Литератор чуть ли не прослезился. Во всяком случае, когда он разливал по фужерам золотистую мадеру, рука его слегка подрагивала.
На морских просторах взорам мореплавателей постоянно представляются только вода, небо и горизонт, а потому всякая, хоть и маловажная, вещь привлекает их внимание.

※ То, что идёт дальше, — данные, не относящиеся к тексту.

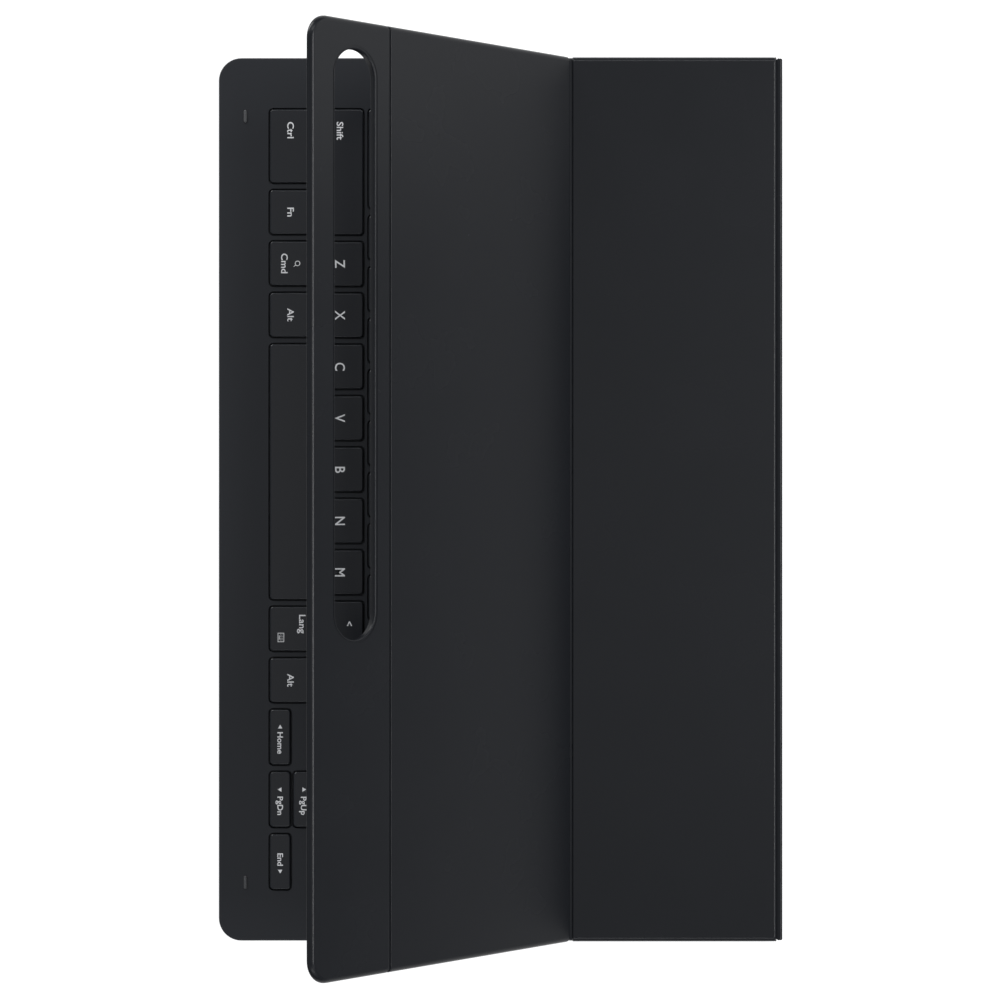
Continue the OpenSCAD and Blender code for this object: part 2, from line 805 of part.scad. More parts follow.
keycap(shift_keys[11]);  // key_shift_right
key_row(home_keys);  // home_row_keys
key_row(letter_keys);  // letter_row_keys
key_row(number_keys);  // number_row_keys
key_row(function_keys);  // function_row_keys
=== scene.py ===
# Looks of a folio keyboard case: the deck with its keys, the spine, and the cover in three panels
import json
import math
import bmesh
import bpy
from mathutils import Matrix, Vector


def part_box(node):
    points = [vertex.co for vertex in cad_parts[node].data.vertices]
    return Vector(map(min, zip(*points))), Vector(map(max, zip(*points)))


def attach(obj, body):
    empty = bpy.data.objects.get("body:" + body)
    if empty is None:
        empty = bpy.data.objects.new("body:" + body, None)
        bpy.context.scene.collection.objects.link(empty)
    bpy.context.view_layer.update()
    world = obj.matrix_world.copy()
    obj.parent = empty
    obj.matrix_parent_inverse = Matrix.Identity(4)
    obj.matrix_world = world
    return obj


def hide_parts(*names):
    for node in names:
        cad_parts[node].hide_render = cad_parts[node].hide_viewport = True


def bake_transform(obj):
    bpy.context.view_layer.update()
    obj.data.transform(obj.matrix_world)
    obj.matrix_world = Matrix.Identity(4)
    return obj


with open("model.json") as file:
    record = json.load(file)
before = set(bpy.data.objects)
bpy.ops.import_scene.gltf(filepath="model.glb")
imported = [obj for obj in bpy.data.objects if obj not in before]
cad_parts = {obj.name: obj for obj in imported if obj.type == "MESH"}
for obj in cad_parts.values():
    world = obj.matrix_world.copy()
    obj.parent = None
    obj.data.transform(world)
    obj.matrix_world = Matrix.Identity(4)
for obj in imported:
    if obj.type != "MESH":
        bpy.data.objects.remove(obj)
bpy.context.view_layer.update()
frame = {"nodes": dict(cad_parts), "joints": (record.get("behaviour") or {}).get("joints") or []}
mm = 0.001
tiny = 2e-6
joints = {joint["name"]: joint for joint in frame["joints"]}
midPivot = Vector(joints["mid_fold"]["pos_m"])
lift = (Matrix.Translation(midPivot)
        @ Matrix.Rotation(math.radians(joints["mid_fold"]["range_deg"][0]), 4, "X")
        @ Matrix.Translation(-midPivot))
flatBack = lift.inverted()
print("frame loaded:", len(frame["nodes"]), "nodes")


# Reading the frame

def boxOf(points):
    return (Vector([min(p[axis] for p in points) for axis in range(3)]),
            Vector([max(p[axis] for p in points) for axis in range(3)]))


def flatBox(node):
    # box of a lifted node as it lies when the cover is closed
    return boxOf([flatBack @ vertex.co for vertex in frame["nodes"][node].data.vertices])


def islandBoxes(node):
    # box of each separate solid of a node, from left to right
    mesh = bmesh.new()
    mesh.from_mesh(frame["nodes"][node].data)
    bmesh.ops.remove_doubles(mesh, verts=mesh.verts, dist=tiny)
    waiting, boxes = set(mesh.verts), []
    while waiting:
        island, edge = [], [waiting.pop()]
        while edge:
            vertex = edge.pop()
            island.append(vertex.co.copy())
            near = [link.other_vert(vertex) for link in vertex.link_edges]
            edge += [other for other in near if other in waiting]
            waiting.difference_update(near)
        boxes.append(boxOf(island))
    mesh.free()
    return sorted(boxes, key=lambda box: box[0].x)


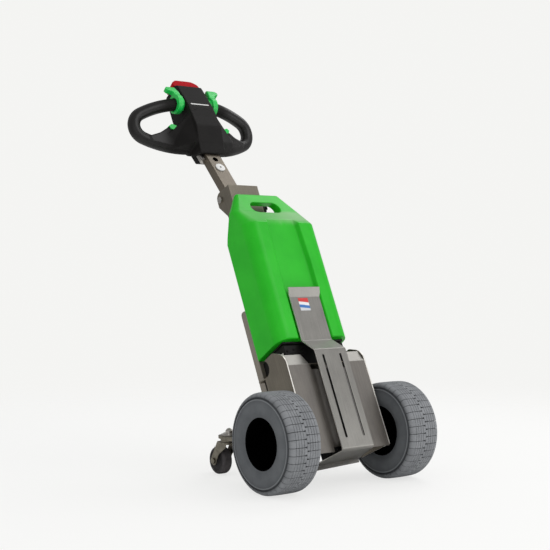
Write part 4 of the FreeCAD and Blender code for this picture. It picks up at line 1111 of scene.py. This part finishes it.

Чтобы смыть лишнюю соль с солонины и чтобы она стала лучше для употребления в пищу, Беллинсгаузен приказал предназначенное команде ее количество на день класть в специально сплетенную из веревок сетку, которую подвешивать на бушприте так, чтобы солонина при колебании и ходе шлюпа беспрестанно обмывалась бы новой водой. Этим способом соленое мясо вымачивается весьма скоро и многим лучше, чем обыкновенным мочением в кадке, при котором в середине мяса все еще остается немало соли, способствующей возникновению цинготной болезни. Крузенштерн, например, во время плавания вокруг света, употреблял это же средство.